• Provided data:
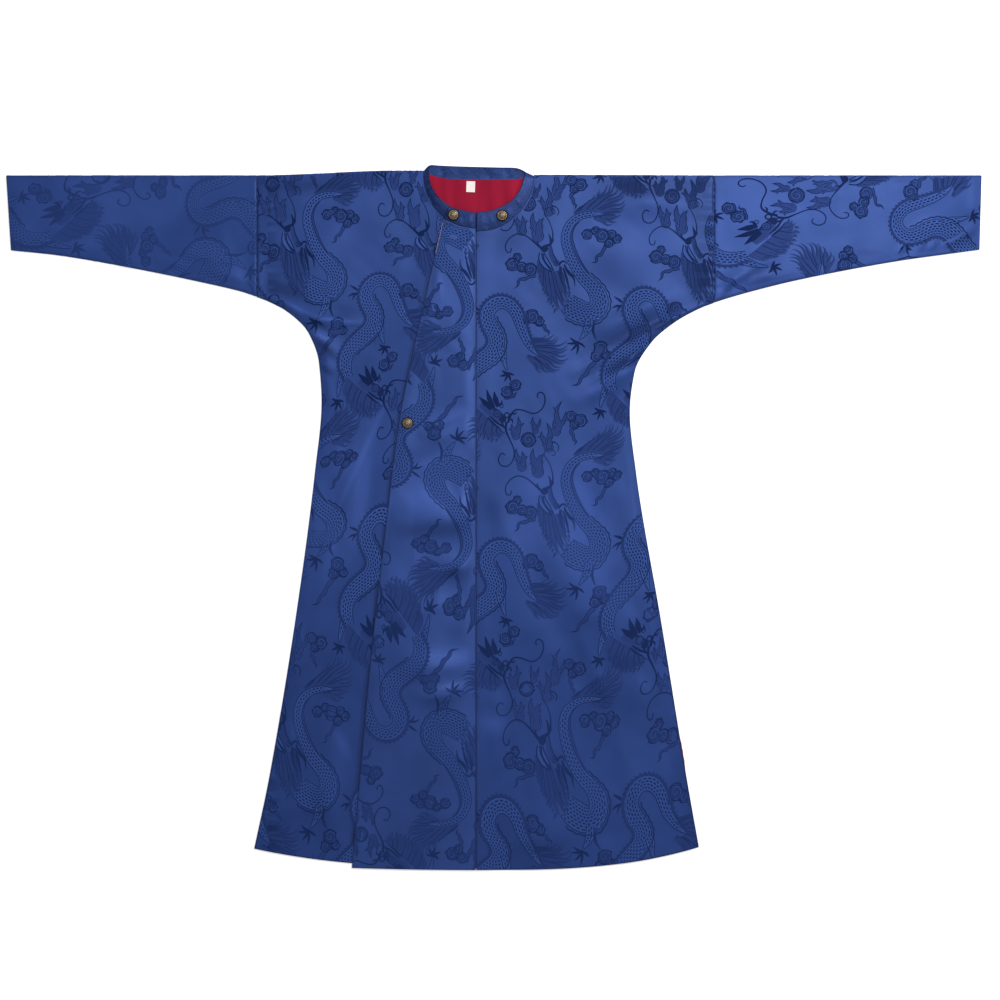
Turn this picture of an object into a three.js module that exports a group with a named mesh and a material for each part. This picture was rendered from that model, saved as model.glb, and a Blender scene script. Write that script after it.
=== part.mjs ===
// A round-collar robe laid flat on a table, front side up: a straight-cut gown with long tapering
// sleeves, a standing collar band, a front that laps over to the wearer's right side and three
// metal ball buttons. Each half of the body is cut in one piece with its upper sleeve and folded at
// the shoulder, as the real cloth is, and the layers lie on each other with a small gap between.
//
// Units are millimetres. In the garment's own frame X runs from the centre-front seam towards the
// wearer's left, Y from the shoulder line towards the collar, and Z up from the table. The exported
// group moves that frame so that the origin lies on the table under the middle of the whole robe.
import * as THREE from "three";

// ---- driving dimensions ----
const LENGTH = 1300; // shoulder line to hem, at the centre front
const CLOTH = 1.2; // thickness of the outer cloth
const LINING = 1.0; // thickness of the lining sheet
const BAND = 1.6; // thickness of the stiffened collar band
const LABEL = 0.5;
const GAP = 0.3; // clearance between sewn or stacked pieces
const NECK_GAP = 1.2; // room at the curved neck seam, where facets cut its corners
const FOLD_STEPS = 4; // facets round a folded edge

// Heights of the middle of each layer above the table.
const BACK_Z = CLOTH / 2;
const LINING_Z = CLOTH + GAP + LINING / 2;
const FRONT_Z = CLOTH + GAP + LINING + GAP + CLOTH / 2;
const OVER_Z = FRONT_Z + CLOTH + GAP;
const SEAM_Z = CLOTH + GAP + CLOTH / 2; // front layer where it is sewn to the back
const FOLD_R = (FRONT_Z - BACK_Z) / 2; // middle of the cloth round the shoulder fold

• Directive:
Copy each line of the data exactly, leaving nothing out.

• Task answer:
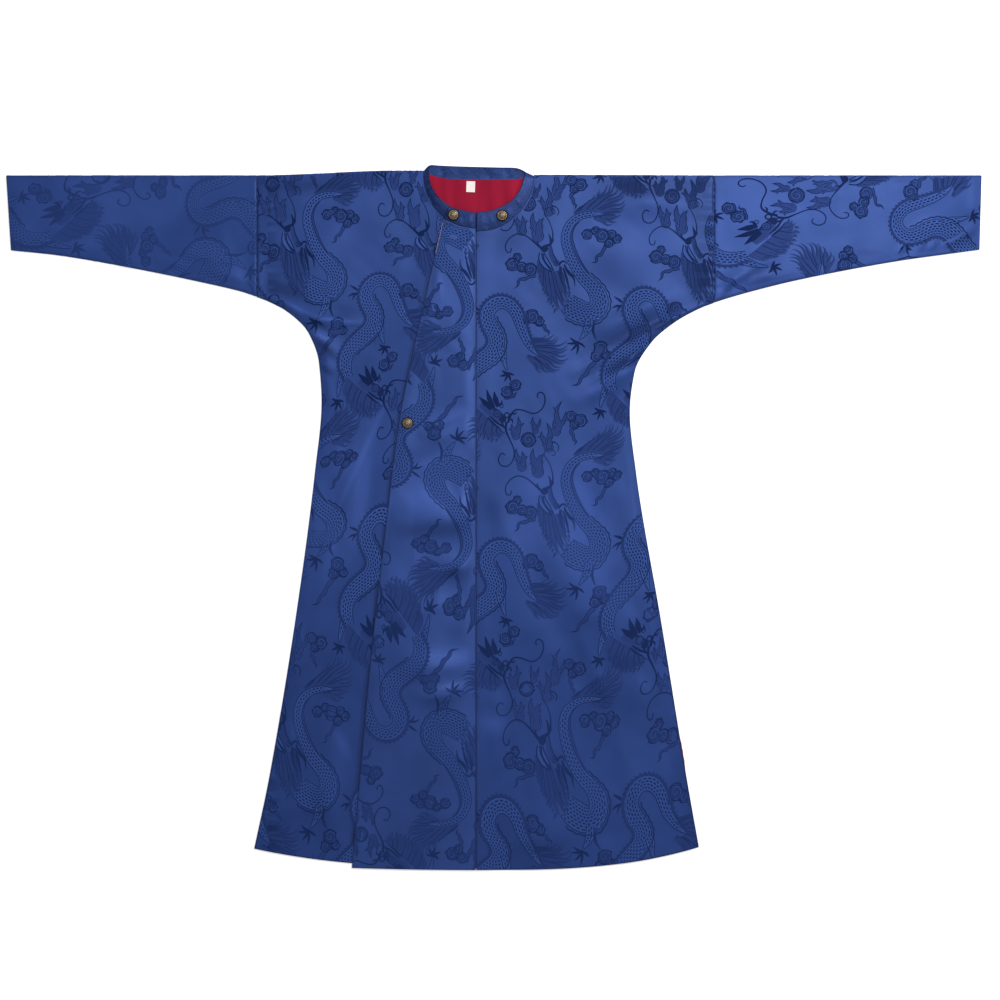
Turn this picture of an object into a three.js module that exports a group with a named mesh and a material for each part. This picture was rendered from that model, saved as model.glb, and a Blender scene script. Write that script after it.
=== part.mjs ===
// A round-collar robe laid flat on a table, front side up: a straight-cut gown with long tapering
// sleeves, a standing collar band, a front that laps over to the wearer's right side and three
// metal ball buttons. Each half of the body is cut in one piece with its upper sleeve and folded at
// the shoulder, as the real cloth is, and the layers lie on each other with a small gap between.
//
// Units are millimetres. In the garment's own frame X runs from the centre-front seam towards the
// wearer's left, Y from the shoulder line towards the collar, and Z up from the table. The exported
// group moves that frame so that the origin lies on the table under the middle of the whole robe.
import * as THREE from "three";

// ---- driving dimensions ----
const LENGTH = 1300; // shoulder line to hem, at the centre front
const CLOTH = 1.2; // thickness of the outer cloth
const LINING = 1.0; // thickness of the lining sheet
const BAND = 1.6; // thickness of the stiffened collar band
const LABEL = 0.5;
const GAP = 0.3; // clearance between sewn or stacked pieces
const NECK_GAP = 1.2; // room at the curved neck seam, where facets cut its corners
const FOLD_STEPS = 4; // facets round a folded edge

// Heights of the middle of each layer above the table.
const BACK_Z = CLOTH / 2;
const LINING_Z = CLOTH + GAP + LINING / 2;
const FRONT_Z = CLOTH + GAP + LINING + GAP + CLOTH / 2;
const OVER_Z = FRONT_Z + CLOTH + GAP;
const SEAM_Z = CLOTH + GAP + CLOTH / 2; // front layer where it is sewn to the back
const FOLD_R = (FRONT_Z - BACK_Z) / 2; // middle of the cloth round the shoulder fold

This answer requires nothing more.